The suite consists of 280 validataion tests, which we converted to Expecto tests here. Run with the Email.Tests console app.
We chose some email parsing regular expressions available on the internet for testing:
Simple, from emailregex.com.
Moderate, from emailregex.com.
Complex, from emailregex.com.
Ultimate, from Mail::RFC822::Address: regexp-based address validation. This regular expression was machine generated.
Note that emailregex.com headlines "Email Address Regular Expression That 99.99% Works". The site offers many different email address regular expressions. Apparently we never found the one that works 99.99% on our test suite.

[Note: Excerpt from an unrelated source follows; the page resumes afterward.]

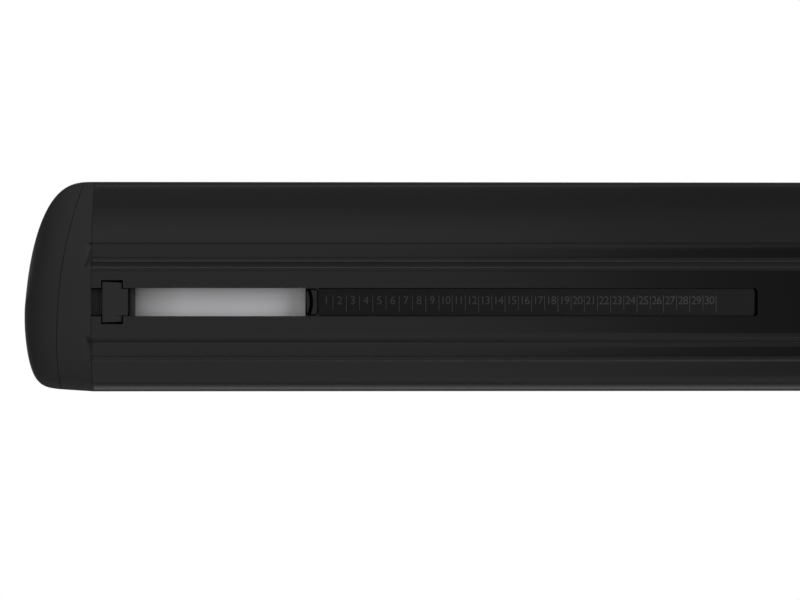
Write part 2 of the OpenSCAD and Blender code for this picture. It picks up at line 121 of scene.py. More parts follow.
def lip_painted_light():
    """The steep outer lip of the nose groove: a matte, half diffuse copy of the black metal that the lamps light,
    painted light in place of the reflection that it lacks.
    """
    return finish("anodised_aluminium_etched_lip", colour="222222", metallic=0.3, grain=0.9, rough=(0.5, 0.6),
                  drawn=400)


BARE_GREY, PAINTED_SHADE_GREY, BATH_BLACK = "A7A7A9", "707071", "0A0A0A"
BARE_LEN, BLACKENED = 250.0, 6.0  # the channel is bare over this length, and blackens over the last of it
PAINTED_SHADE_FROM, PAINTED_SHADE_FULL_FROM = 34.0, 12.0  # painted shade by the catch's tongue starts this far from the cut end and is full at the second


def bare_aluminium():
    """Extruded and left bare: the light, frosted inside of the channel, with painted shade that darkens it
    towards the cut end, next to the catch's tongue.

    Past the strip's inner end the channel has taken the black of the anodising bath.
    """
    material = finish("extruded_aluminium_bare", colour=BARE_GREY, metallic=0.4, grain=0.7, rough=(0.40, 0.48),
                      depth=0.002, drawn=300)
    tree = material.node_tree
    place = add(tree, "ShaderNodeTexCoord")
    axes = add(tree, "ShaderNodeSeparateXYZ", links={0: place.outputs["Object"]})
    along = add(tree, "ShaderNodeMath", links={0: axes.outputs["X"]}, operation="ABSOLUTE")
    to_end = add(tree, "ShaderNodeMapRange", {"From Min": (CUT_X - BARE_LEN) * MM, "From Max": CUT_X * MM},
                 {"Value": along.outputs[0]})
    tint = add(tree, "ShaderNodeValToRGB", links={0: to_end.outputs[0]})
    stops = tint.color_ramp.elements
    stops[0].color, stops[1].color = linear(BATH_BLACK), linear(PAINTED_SHADE_GREY)
    # painted shade: the bare grey darkens over the last few centimetres towards the cut end, next to the catch's
    # tongue
    for away, colour in ((BARE_LEN - BLACKENED, BARE_GREY), (PAINTED_SHADE_FROM, BARE_GREY), (PAINTED_SHADE_FULL_FROM, PAINTED_SHADE_GREY)):
        stops.new(1 - away / BARE_LEN).color = linear(colour)
    tree.links.new(tint.outputs[0], tree.nodes["Principled BSDF"].inputs["Base Color"])
    return material


def moulded_cap_plastic():
    """Glass filled polyamide from a spark eroded mould: matte black with a fine even grain."""
    return finish("polyamide_moulded_black", colour="242424", metallic=0.0, grain=0.45, rough=(0.5, 0.62),
                  depth=0.01, **{"IOR": 1.5, "Specular IOR Level": 0.06})


def moulded_strip_plastic():
    """Polypropylene strip from a smooth mould: matte, and darker than the caps."""
    return finish("polypropylene_matte_black", colour="101010", metallic=0.0, grain=0.4, rough=(0.55, 0.66),
                  depth=0.005, **{"IOR": 1.49, "Specular IOR Level": 0.06})


def strip_plastic_painted_lit():
    """The strip's plastic where it stands proud as numbers and marks: painted lighter, as if light caught their
    faces.
    """
    return finish("polypropylene_painted_lit_faces", colour="272727", metallic=0.0, grain=0.4, rough=(0.55, 0.66),
                  **{"IOR": 1.49, "Specular IOR Level": 0.06})


def gloss_plastic():
    """ABS from a polished mould: deep black with sharp highlights and a slight swell."""
    return finish("abs_polished_black", colour="040404", metallic=0.0, grain=3.0, rough=(0.07, 0.09),
                  depth=0.01, **{"IOR": 1.52, "Specular IOR Level": 0.19})


def track_rubber():
    """Extruded EPDM: dull black rubber with a dry bloom and faint lines along it."""
    return finish("epdm_rubber_black", colour="161616", metallic=0.0, grain=0.5, rough=(0.68, 0.82),
                  depth=0.01, drawn=60, **{"IOR": 1.5, "Specular IOR Level": 0.3})


def spring_steel():
    """Drawn and zinc plated steel for the pin and the spring: bright with fine draw marks."""
    return finish("zinc_plated_steel", colour="B4B7BB", metallic=1.0, grain=0.25, rough=(0.22, 0.34))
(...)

We also tested a much simpler (non-regular expression) checker, that simply tests string for a single at sign that is not wrapped in quotes and is not either the first or last character in the string here.
Results
Simple:
132 passed, 148 failed, 98 false negatives
Moderate:
190 passed, 90 failed, 72 false negatives
Complex:
172 passed, 108 failed, 60 false negatives
Ultimate:
170 passed, 110 failed, 11 false negatives
One At Sign:
162 passed, 118 failed, 1 false negative (test166)
Conclusion
The evolution of the Internet Email Address specification and way it is documented make it impossible to settle on a completely deterministic grammar covering all cases. With that in mind it is already impossible to make any complete parser, let alone one based on a regular expression. That being said, the test results do not reflect the likelihood of meeting any of the 280 test cases in the wild.
Simply determining if there is a correctly placed at sign is perhaps the best filter for most practical purposes, given the importance of this criterion. (Note that even our attempt at rejecting multiple at signs resulted in a false negative.)